5. Strategic Outsourcing

Instead of owning or developing its own IP, the carved-out entity may outsource certain functions to third-party providers.

Pros:

  • Cost Efficiency: Outsourcing can be more affordable than developing or maintaining proprietary systems.
  • Focus on Core Competencies: Allows the entity to concentrate on its core business while outsourcing non-core functions.
  • Scalability: Third-party solutions can often scale more easily than in-house systems.

Cons:

  • Loss of Control: Outsourcing reduces the entity’s control over critical systems and data. (What SLAs need to be designed and implemented?)
  • Vendor Dependency: The entity becomes reliant on external providers, which can pose risks if the vendor relationship deteriorates.
  • Data Security: Outsourcing may introduce data privacy and security concerns, especially in regulated industries.

 

Balancing Short-Term Needs with Long-Term Goals

The choice of approach will depend on the carved-out entity’s operational priorities, financial resources, and strategic goals.
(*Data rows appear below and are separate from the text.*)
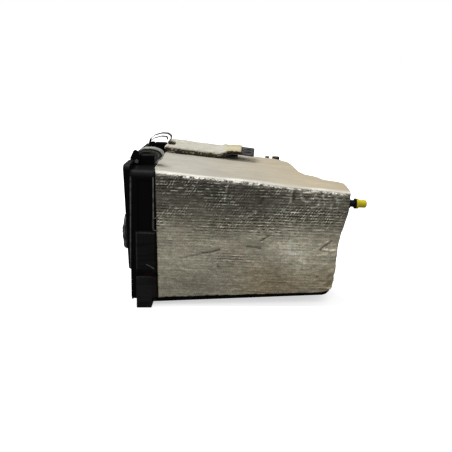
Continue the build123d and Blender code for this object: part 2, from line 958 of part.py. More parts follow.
# Rubber boot on the inlet spigot, with a rolled lip
with BuildPart() as inlet_boot:
    with BuildSketch(dome_face.offset(-boot_reach)):
        with Locations((dome_y, inlet_z)):
            SlotOverall(inlet_length + 2 * boot_wall, inlet_height + 2 * boot_wall)
    extrude(amount=boot_reach)
    with BuildSketch(dome_face.offset(-boot_reach)):
        with Locations((dome_y, inlet_z)):
            SlotOverall(
                inlet_length + 2 * boot_wall + 2 * boot_lip,
                inlet_height + 2 * boot_wall + 2 * boot_lip,
            )
    extrude(amount=boot_lip_length)
    fillet(inlet_boot.faces().sort_by(Axis.X)[0].edges(), radius=boot_lip_length / 2 - boot_fit)
    with BuildSketch(dome_face.offset(-boot_reach)):
        with Locations((dome_y, inlet_z)):
            SlotOverall(inlet_length + 2 * boot_fit, inlet_height + 2 * boot_fit)
    extrude(amount=boot_reach, mode=Mode.SUBTRACT)
export(inlet_boot, "inlet_boot")

# Clips: each has a pin in the ears, a strap that turns on it and a leaf riveted inside.
# Their lines are drawn from the pin, for a clip that is latched over its catch block.
eye_mid = pin_r + pin_clear + strap / 2
crown = flange_top + catch_height + strap_over - pivot_w
hook = catch_end + hook_gap - pivot_u
strap_line = [
    (-eye_mid, 0),
    (-strap_heel[0], strap_heel[1]),
    (strap_shoulder, crown - strap_shoulder_drop),
    (strap_crown_from, crown),
    *((hook + x, crown + y) for x, y in strap_bow),
]
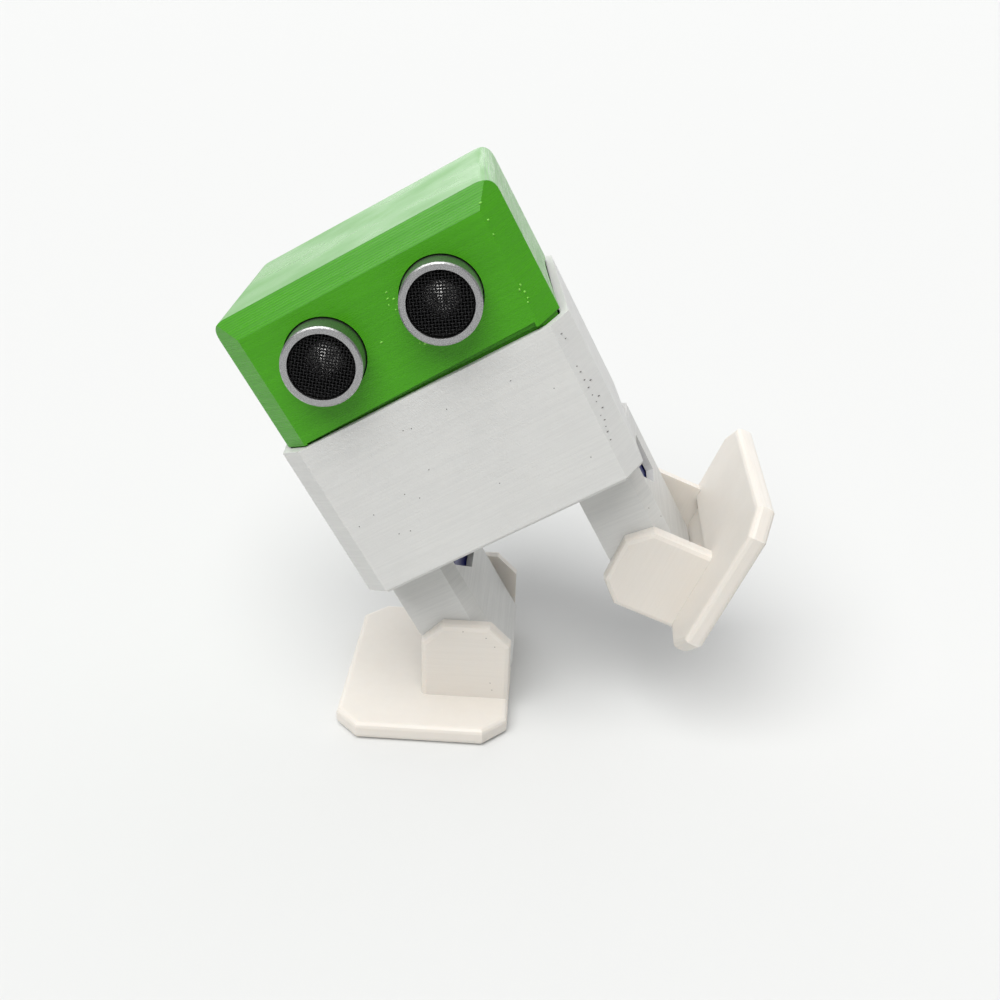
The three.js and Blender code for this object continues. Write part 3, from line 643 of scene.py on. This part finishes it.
def make_floor():
    bm = bmesh.new()
    corners = [bm.verts.new((x * FLOOR_REACH, y * FLOOR_REACH, FLOOR_HEIGHT))
               for x, y in ((-1, -1), (1, -1), (1, 1), (-1, 1))]
    bm.faces.new(corners)
    mesh = bpy.data.meshes.new("floor")
    bm.to_mesh(mesh)
    bm.free()
    floor = bpy.data.objects.new("floor", mesh)
    bpy.context.scene.collection.objects.link(floor)
    material, nodes, shader = new_material("floor_paper", roughness=0.8, Specular_IOR_Level=0.05)
    place = nodes.add("ShaderNodeTexCoord").outputs["Object"]
    fibre = nodes.noise(place, detail=3.0, scale=900.0)
    shader.inputs["Base Color"].default_value = (0.665, 0.67, 0.665, 1)
    nodes.put(shader.inputs["Normal"], nodes.bump(fibre, 0.01))
    mesh.materials.append(material)


def make_light():
    """A wide source high at the front left, and a room that is brightest above and behind the robot."""
    scene = bpy.context.scene
    scene.view_settings.view_transform = "Standard"
    world = bpy.data.worlds.new("room")
    world.use_nodes = True
    scene.world = world
    nodes = Nodes(world.node_tree)
    direction = nodes.add("ShaderNodeSeparateXYZ", nodes.add("ShaderNodeTexCoord").outputs["Generated"])
    above = nodes.ramp(direction.outputs["Z"], -0.05, 0.8, 0.10, 0.46)
    behind = nodes.ramp(direction.outputs["Y"], -0.1, 0.95, 0.0, 1.55)
    behind = nodes.math("MULTIPLY", behind, nodes.ramp(direction.outputs["Z"], 0.2, 0.8, 1.0, 0.2))
    strength = nodes.math("ADD", above, behind)
    background = world.node_tree.nodes["Background"]
    background.inputs["Color"].default_value = (0.985, 0.99, 1.0, 1)
    nodes.put(background.inputs["Strength"], strength)

    data = bpy.data.lights.new("key", "SUN")
    data.energy = KEY_ENERGY
    data.angle = math.radians(KEY_SPREAD)
    data.color = (1.0, 0.995, 0.985)
    key = bpy.data.objects.new("key", data)
    key.rotation_euler = (math.radians(KEY_TILT[0]), math.radians(KEY_TILT[1]), 0)
    scene.collection.objects.link(key)


make_camera()
dress_nodes()
make_eyes()
make_leads()
make_print_marks()
make_floor()
make_light()
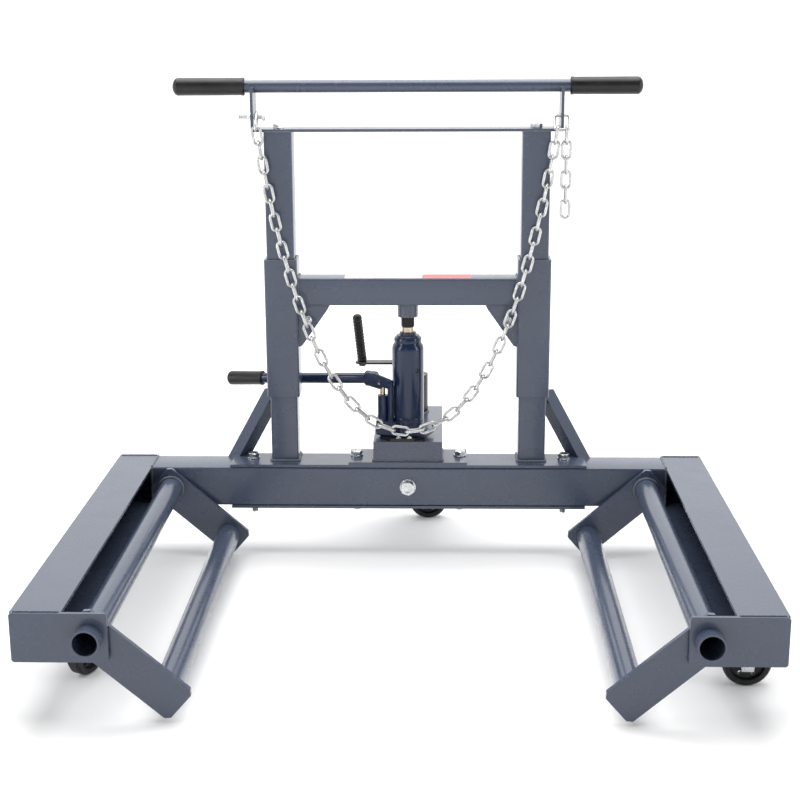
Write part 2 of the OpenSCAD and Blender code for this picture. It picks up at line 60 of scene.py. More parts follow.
# ---------------------------------------------------------------- materials
class Shader:
    """A small helper that wires one node material."""

    def __init__(self, name):
        self.mat = bpy.data.materials.new(name)
        self.mat.use_nodes = True
        self.tree = self.mat.node_tree
        self.bsdf = self.tree.nodes["Principled BSDF"]
        self.coord = self.tree.nodes.new("ShaderNodeTexCoord").outputs["Object"]

    def node(self, kind, inputs=(), **props):
        made = self.tree.nodes.new(kind)
        for key, value in props.items():
            setattr(made, key, value)
        for key, value in dict(inputs).items():
            if isinstance(value, bpy.types.NodeSocket):
                self.tree.links.new(value, made.inputs[key])
            else:
                made.inputs[key].default_value = value
        return made

    def noise(self, scale, detail=4.0, rough=0.55):
        return self.node(
            "ShaderNodeTexNoise",
            {"Vector": self.coord, "Scale": scale, "Detail": detail, "Roughness": rough},
        ).outputs["Fac"]

    def ramp(self, fac, stops):
        made = self.node("ShaderNodeValToRGB", {"Fac": fac})
        ramp = made.color_ramp
        while len(ramp.elements) < len(stops):
            ramp.elements.new(0.5)
        for element, (place, value) in zip(ramp.elements, stops):
            element.position = place
            element.color = (*value, 1.0)
        return made.outputs["Color"]

    def mix(self, fac, a, b):
        made = self.node("ShaderNodeMix", data_type="RGBA")
        for index, value in ((0, fac), (6, a), (7, b)):
            if isinstance(value, bpy.types.NodeSocket):
                self.tree.links.new(value, made.inputs[index])
            else:
                made.inputs[index].default_value = value if index == 0 else (*value, 1.0)
        return made.outputs[2]

    def math(self, operation, a, b=0.0):
        made = self.tree.nodes.new("ShaderNodeMath")
        made.operation = operation
        for index, value in ((0, a), (1, b)):
            if isinstance(value, bpy.types.NodeSocket):
                self.tree.links.new(value, made.inputs[index])
            else:
                made.inputs[index].default_value = value
        return made.outputs[0]

    def bump(self, height, strength, distance, below=None):
        inputs = {"Height": height, "Strength": strength, "Distance": distance}
        if below is not None:
            inputs["Normal"] = below
        return self.node("ShaderNodeBump", inputs).outputs["Normal"]

    def set(self, **sockets):
        for key, value in sockets.items():
            socket = self.bsdf.inputs[key.replace("_", " ")]
            if isinstance(value, bpy.types.NodeSocket):
                self.tree.links.new(value, socket)
            else:
                socket.default_value = value
        return self.mat


def grey(value):
    return (value, value, value)


def painted(name, low, high, chip, rough, peel, coat=0.3, gloss=0.5):
    """Powder coat or enamel: slow tone drift, orange peel, fine dust and a few tiny chips."""
    s = Shader(name)
    tone = s.ramp(s.noise(4.0, 3.0, 0.45), [(0.3, low), (0.7, high)])
    dust = s.ramp(s.noise(95.0, 6.0, 0.7), [(0.55, grey(0.0)), (0.8, grey(0.07))])
    coloured = s.mix(dust, tone, chip)
    specks = s.ramp(s.noise(420.0, 2.0), [(0.75, grey(0.0)), (0.79, grey(0.2))])
    coloured = s.mix(specks, coloured, chip)
    shine = s.ramp(s.noise(18.0, 5.0), [(0.3, grey(rough - 0.03)), (0.7, grey(rough + 0.05))])
    soft = s.bump(s.noise(330.0, 2.0, 0.4), peel, 0.00025)
    fine = s.bump(s.noise(1500.0, 2.0, 0.5), peel * 0.5, 0.0001, soft)
    return s.set(
        Base_Color=coloured, Roughness=shine, Normal=fine, Coat_Weight=coat, Coat_Roughness=0.12,
        Specular_IOR_Level=gloss,
    )


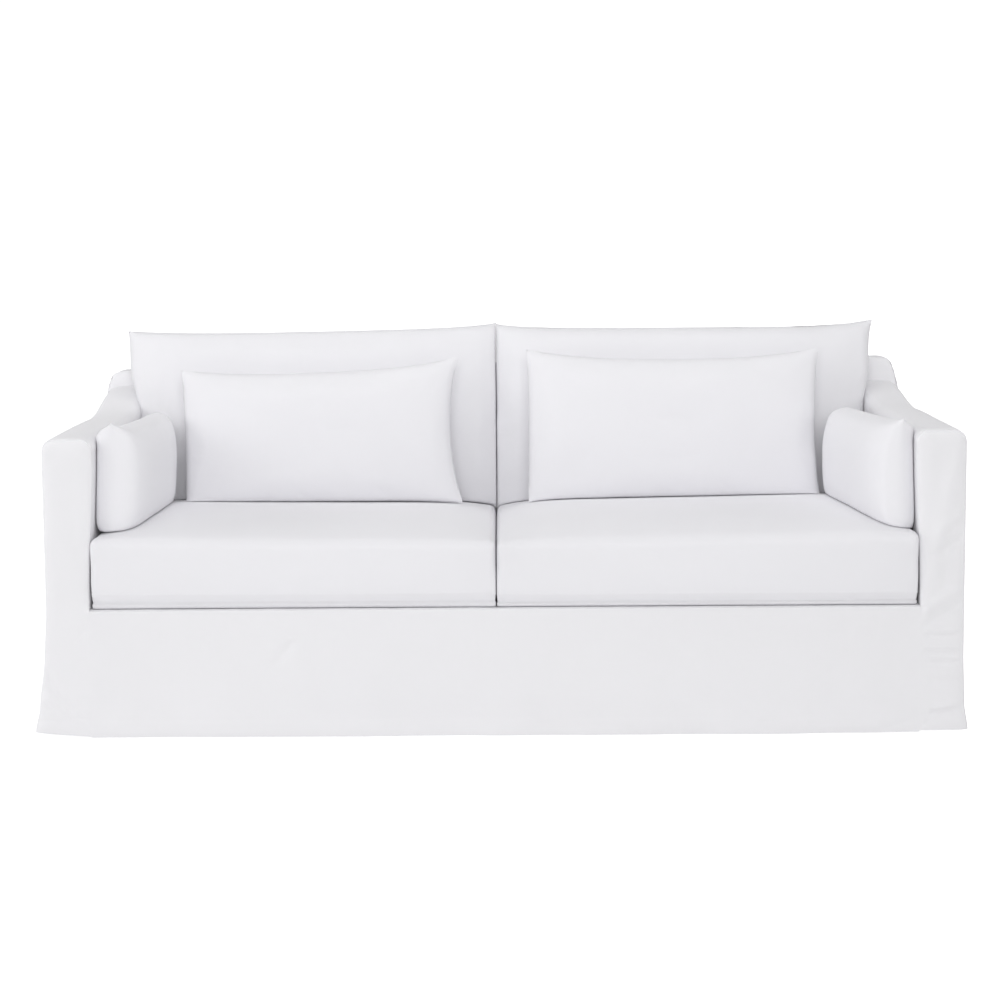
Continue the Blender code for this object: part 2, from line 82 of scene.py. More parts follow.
view = {
    "place": (-0.0036, -5.4068, 1.1364),
    "down": 6.79,          # degrees below level
    "roll": -0.35,
    "lens": 77.2,
    "sensor": 36,
}
studio = {
    "sky": 0.43,           # light from all round
    "white": 1.05,         # how bright the backdrop and the floor look to the camera
    "floorReach": 30,
    "floorDrop": 0.001,    # below the lowest hem
    "floorTone": 0.9,
}
lamps = {
    # place, what it points at, width, height, power in watts
    "front": ((0.0, -6.0, 2.2), (0.0, 0.0, 0.4), 3.0, 2.0, 111),
    "over": ((0.0, -0.3, 3.4), (0.0, 0.0, 0.0), 3.4, 2.0, 26),
    "left": ((-4.5, -0.5, 1.8), (0.0, 0.0, 0.4), 2.4, 2.0, 45),
    "right": ((4.5, -0.5, 1.8), (0.0, 0.0, 0.4), 2.4, 2.0, 26),
    "side": ((-3.6, -4.2, 2.5), (0.0, 0.0, 0.4), 2.6, 2.2, 20),
}


def makeCamera():
    data = bpy.data.cameras.new("camera")
    data.lens = view["lens"]
    data.sensor_width = view["sensor"]
    camera = bpy.data.objects.new("camera", data)
    bpy.context.scene.collection.objects.link(camera)
    tilt = Matrix.Rotation(math.radians(90 - view["down"]), 4, "X")
    roll = Matrix.Rotation(math.radians(view["roll"]), 4, "Z")
    camera.matrix_world = Matrix.Translation(view["place"]) @ tilt @ roll
    bpy.context.scene.camera = camera


def softLight(name):
    place, aim, width, height, power = lamps[name]
    data = bpy.data.lights.new(name, "AREA")
    data.shape = "RECTANGLE"
    data.size = width
    data.size_y = height
    data.energy = power
    light = bpy.data.objects.new(name, data)
    bpy.context.scene.collection.objects.link(light)
    light.location = place
    light.rotation_euler = (Vector(aim) - Vector(place)).to_track_quat("-Z", "Y").to_euler()


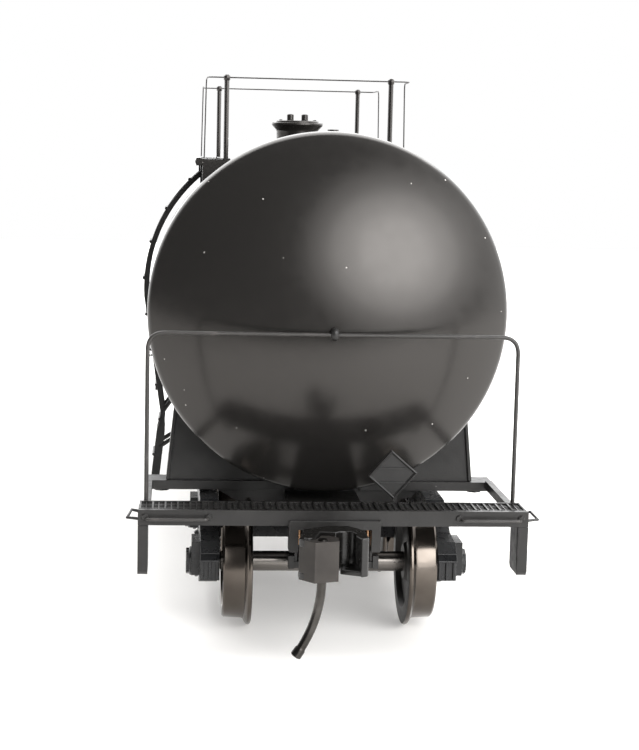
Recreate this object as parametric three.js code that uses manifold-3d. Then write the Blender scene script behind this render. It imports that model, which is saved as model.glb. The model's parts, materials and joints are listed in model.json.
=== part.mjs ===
// Model tank wagon, HO scale (1:87.1), with a funnel-flow tank on two four-wheel trucks.
// Millimetres. X runs across the wagon, Y along it and Z up. The near end is at -Y.
// The origin is on the ground line of the wheel flanges, under the middle of the wagon.
import * as THREE from 'three';
import { mergeVertices } from 'three/addons/utils/BufferGeometryUtils.js';
import Module from 'manifold-3d';

const wasm = await Module();
wasm.setup();

// ---- driving dimensions -------------------------------------------------------------------
const GAP = 0.03;              // clearance between pieces that only touch
const END = 61;                // wagon centre to the front of either end sill

const TANK_RADIUS = 17.25;
const TANK_WALL = 1;
const TANK_HALF = 49.1;        // wagon centre to the rim where a head joins the barrel
const TANK_AXIS = 29.3;        // height of the tank's axis at the heads
const TANK_SAG = 1.5;          // how much lower the axis is at the wagon's centre
const HEAD_DEPTH = 7;
const ROUND = 32;              // sides of the tank's circle

const TRUCK_INSET = 18.2;      // end sill front to truck centre
const HALF_WHEELBASE = 10.2;
const AXLE_HEIGHT = 6;
const AXLE_RADIUS = 0.95;
const AXLE_HALF = 12.45;
const WHEEL_INNER = 7.2;       // half of the back-to-back distance
const WHEEL_WIDTH = 2.7;
const TREAD_RADIUS = 5.25;
const FLANGE_RADIUS = 6;

const SILL_HALF = 17.7;
const SILL_BOTTOM = 11.15;
const WALK_TOP = 12.55;
const WALK_DEPTH = 4.14;
const HOOP_INSET = 4.45;       // end sill front to the plane of the end handrail
const HOOP_HALF = 17.1;
const HOOP_TOP = 28;
const PLACARD_LEAN = 4;        // degrees that the diamond is turned

const COUPLER_HEIGHT = 10.25;
const COUPLER_PIVOT = 6.5;     // end sill front back to the coupler's post
const COUPLER_REACH = 10.4;    // end sill front out to the knuckle's nose
const KNUCKLE_PIN = [-3.1, -8.4];
const TRIP_PIN = [-1.9, -9.3];

const DECK_TOP = 43.6;
const DECK_HALF_LENGTH = 18.6;
const RAIL_TOP = 52.5;
const POST_OUT = 9.2;
const POST_ALONG = 18.2;
const PLATFORM_WIRE = 0.12;    // radius of the platforms' handrail wire

const LADDER_RADIUS = 18.15;   // middle of the ladder's stile, from the tank's axis
const LADDER_HALF_WIDTH = 2.3;

// ---- materials ----------------------------------------------------------------------------
function paint(color, roughness) {
  return new THREE.MeshStandardMaterial({ color, roughness, metalness: 0 });
}
function metal(color, roughness) {
  return new THREE.MeshStandardMaterial({ color, roughness, metalness: 1 });
}
const tankBlack = paint(0x1d1c1b, 0.42);
const frameBlack = paint(0x232525, 0.5);
const truckBlack = paint(0x26272a, 0.6);
const wheelNickel = metal(0x6d655d, 0.3);
const axleSteel = metal(0x8a8480, 0.3);
const couplerMetal = metal(0x3c3836, 0.5);
const pinSteel = metal(0x2a2929, 0.25);
const bronze = metal(0xb87a45, 0.35);
const weightSteel = metal(0x777777, 0.5);

// ---- shape helpers ------------------------------------------------------------------------
function solid(geometry) {
  const bare = geometry.clone();
  bare.deleteAttribute('normal');
  bare.deleteAttribute('uv');
  const merged = mergeVertices(bare, 1e-4);
  return new wasm.Manifold(new wasm.Mesh({
    numProp: 3,
    vertProperties: new Float32Array(merged.attributes.position.array),
    triVerts: new Uint32Array(merged.index.array),
  }));
}

function geometryOf(manifold) {
  const mesh = manifold.getMesh();
  const geometry = new THREE.BufferGeometry();
  geometry.setAttribute('position', new THREE.BufferAttribute(mesh.vertProperties, 3));
  geometry.setIndex(new THREE.BufferAttribute(mesh.triVerts, 1));
  geometry.computeVertexNormals();
  return geometry;
}

function join(...geometries) {
  return geometryOf(geometries.map(solid).reduce((all, next) => all.add(next)));
}

function cut(geometry, ...tools) {
  return geometryOf(tools.map(solid).reduce((left, tool) => left.subtract(tool), solid(geometry)));
}

function block([x0, x1], [y0, y1], [z0, z1]) {
  return new THREE.BoxGeometry(x1 - x0, y1 - y0, z1 - z0)
    .translate((x0 + x1) / 2, (y0 + y1) / 2, (z0 + z1) / 2);
}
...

For example:

  • start-up-like carve-out may prioritize cost-effective solutions like transitional licensing or outsourcing to conserve resources.
  • growth-focused carve-out may invest in full IP transfer or system cloning to enable scalability and innovation.
  • A strategic carve-out may leverage perpetual licensing to maintain synergies with the parent company.

 

Final Thoughts: Navigating the Trade-Offs

Managing software IP in a carve-out is as much an operational challenge as it is a legal or financial one. Each approach—whether it’s full transfer, licensing, shared use, cloning, or outsourcing—comes with its own set of trade-offs. The key is to align the IP strategy with the carved-out entity’s operational needs and long-term vision.

By carefully evaluating the pros and cons of each approach, software M&A professionals can ensure a smooth transition, protect the value of the deal, and set the stage for the carved-out entity’s success. After all, the right IP strategy isn’t just about avoiding pitfalls—it’s about unlocking new opportunities for growth and innovation.